I don't know if I've given the wrong impression hanging around here for - what is it - 5-6 years now? But if you think I'm for automation über alles, airmanship being a thing of the past and an enthusiastic supporter of the race to the bottom then I clearly haven't been expressing myself properly, so please allow me to disabuse you of that notion.

I think that pilots should be pilots. I think that stick and rudder skills are an important thing that should be maintained and checked on a regular basis even if your day job involves flying a FBW airliner that has protections up the wazoo. I think that the current state of affairs in some airlines - and particularly regional US airlines - is worrying bordering on scandalous.

But I am also a software engineer. Not of the calibre that makes the software that runs the systems on aircraft, but I studied with and under the ones that were and are capable of that, and I cannot *abide* the false dichotomy that is frequently presented here blaming the evolution of automation and technology for the decline in piloting skills.

I love flying - have done since I first boarded a BCal BAC 1-11 at the tender age of two on a family holiday and every time since - I still get a buzz when I get on an aircraft even now my line of work makes it happen a few times a year, and nothing - but *nothing* compares to the first time I was taken up as an Air Cadet in a Chuckmonk and the friendly middle-aged guy in front of me said the magic words "you have control". I only wish I had the money to continue that pursuit and hopefully one day I will. Don't think for a second that I don't consider this a privilege.
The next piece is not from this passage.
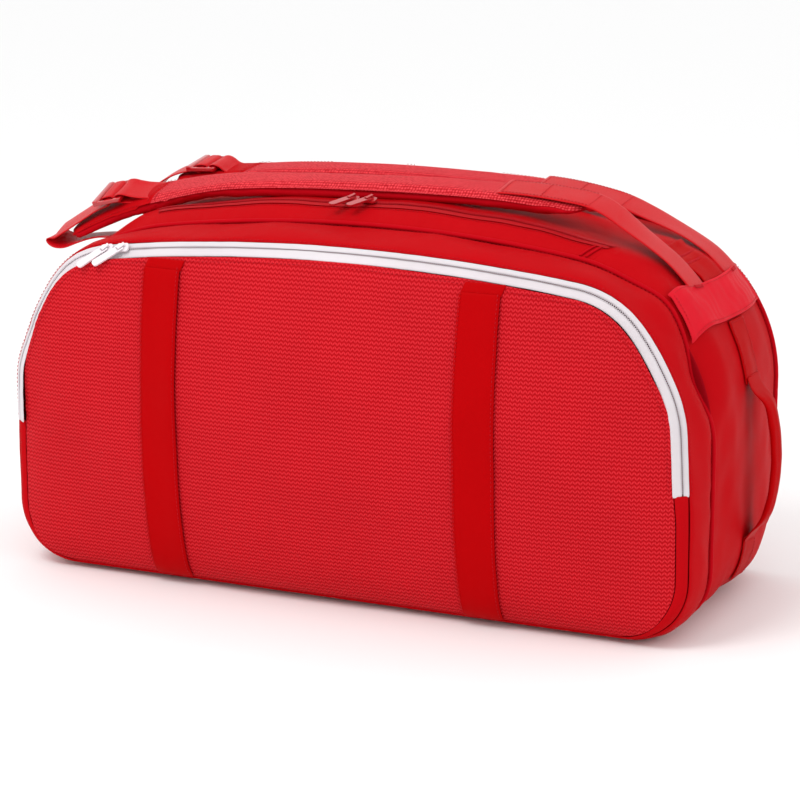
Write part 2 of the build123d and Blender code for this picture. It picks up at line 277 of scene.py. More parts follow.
def bumped(tree, shader, height, distance, strength=1.0):
    bump = node(tree, "ShaderNodeBump", {"Height": height, "Distance": distance, "Strength": strength})
    tree.links.new(bump.outputs[0], shader.inputs["Normal"])


def dyed(tree, shader, where, colour, amount):
    """Dyes a material a little unevenly, and returns the same unevenness for its gloss."""
    dye = use(tree, handled, Vector=where, Colour=colour, Amount=amount)
    tree.links.new(dye["Colour"], shader.inputs["Base Color"])
    return dye["Gloss"]


def uneven_gloss(tree, shader, base, gloss, spread):
    tree.links.new(math(tree, "ADD", base, math(tree, "MULTIPLY", gloss, spread)), shader.inputs["Roughness"])


def woven(name, roughness, specular, colour, pitch, amount, relief, strength):
    """Cloth or webbing of crossing threads, on its own UV map in metres."""
    made, tree, shader = material(name, roughness, specular=specular)
    here = node(tree, "ShaderNodeUVMap", uv_map="cloth").outputs[0]
    threads = use(tree, weave, Vector=here, Pitch=pitch)
    gloss = dyed(tree, shader, here, (*colour, 1), amount)
    bumped(tree, shader, threads["Height"], relief, strength)
    return made, tree, shader, gloss


def coated_cloth(name, colour, roughness=0.42, pitch=0.0011):
    made, tree, shader, gloss = woven(name, roughness, 0.008, colour, pitch, 0.22, 0.00010, 0.35)
    uneven_gloss(tree, shader, roughness - 0.08, gloss, 0.16)
    return made


satin = coated_cloth("coated_red_cloth", RED)
lining = coated_cloth("lining_cloth", (0.30, 0.0030, 0.0080), 0.6, 0.0007)

ROUND = 2 * sum(RUNS)                             # the whole way round the outline
front_band = cloth("gusset_front", 330, 16, lambda u, v: gusset_front((u - 0.5) * ROUND, 0.02 + 0.98 * v)[0],
                   (1.965, 0.057), satin)
for face in front_band.data.polygons:
    face.flip()
lined(front_band, 0.0016)
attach(front_band, "bag")
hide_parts("front_gusset")

# ---- Front panel -----------------------------------------------------------------------------------
# Knit mesh over thin foam. It is sewn into the inner tape of the white zip above and straight to the
# gusset below the zip's ends.
FOLD_Z = 0.150                                    # height of the line that the panel folds about
WEB_X = (-0.180, 0.158)                           # middle lines of the two webbings
TAPE_IN = -0.1474                                 # depth of the panel's edge, where the inner tape is sewn


def front_y(x, z):
    u = min(abs(x) / 0.366, 1)
    v = min(abs(z - 0.1815) / 0.1765, 1)
    roll = (1 - u ** 16) * (1 - v ** 16)
    pillow = (1 - u ** 2) * (1 - v ** 2)
    y = -0.136 - 0.015 * roll - 0.030 * pillow
    free = min(roll, 1)
    fold = rumple((x, z, 0), 0.085, 0.0034, 5) + rumple((x * 1.3, z, 0), 0.034, 0.0011, 8)
    near = sum(exp(-((x - c) / 0.030) ** 2) for c in WEB_X)
    return y + free * (fold * (0.55 + 0.45 * abs(2 * v - 1)) + 0.0016 * near)


def panel_edge(t):
    upper, _ = tape_line(t, TAPE_IN)
    lower = wrap(t, 0.3540, 0.3440, 0.1210, 1.986, 0.0066, 0.062)[0] + drawn_in(t)
    k = soft(upper.z, FOLD_Z - 0.030, FOLD_Z + 0.003)
    return lower.lerp(upper, k)


def flank(t, v):
    """The cloth between the gusset and the knit below the zip's ends, v = 0 at the gusset."""
    outer, n = tape_line(t, GUSSET_EDGE)
    inner = panel_edge(t)
    inner.y = front_y(inner.x, inner.z) + 0.0006
    p = outer.lerp(inner, v) + (n * 6 + Vector((0, -7, 0))).normalized() * 0.0016 * sin(pi * v)
    return p


def panel_patch(u, v, edge):
    """Point inside a closed outline, by blending its four sides."""
    top, low = RUNS[0] + RUNS[1] / 2, sum(RUNS[:3]) + RUNS[3] / 2
    whole = sum(RUNS)
    a = 2 * u - 1
    over = edge(a * top)
    under = edge((1 if a >= 0 else -1) * (whole - (whole - low) * abs(a)))
    right = edge(top + (low - top) * (1 - v))
    left = edge(-(top + (low - top) * (1 - v)))
    corners = (edge(-low) * (1 - u) + edge(low) * u) * (1 - v) + (edge(-top) * (1 - u) + edge(top) * u) * v
    return over * v + under * (1 - v) + left * (1 - u) + right * u - corners


def panel_place(u, v):
    p = panel_patch(u, v, panel_edge)
    p.y = front_y(p.x, p.z)
    rim = min(u, 1 - u, v, 1 - v)
    p.y += pucker(p.x + p.z, rim * 0.5, pitch=0.014, depth=0.0010, reach=0.014, seed=4)
    return p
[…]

This here, what we're talking about is an accident that could and should shake up a complacent industry - some good forward steps have been made but we must keep up a basic knowledge of airmanship among pilots. The advances that FBW brought forth are there to assist, but cannot be thought of as taking the place of proper piloting skill. Everything I've seen indicates that the PF did not even begin to understand the problem, let alone work out a way to solve it and if his training was deficient in that regard it needs to be fixed. I'm seeing failures of CRM, failures of communication and major gaps in basic aeronautical knowledge and I've got to say, I'm concerned - because I want the people in front to know what they're doing when I get on the thing and I wonder how many hours of stall recovery training could have been bought with the money used to furnish the airline executives' houses. This isn't just about Air France (although it would appear they have some major work to do), this is about the industry in general.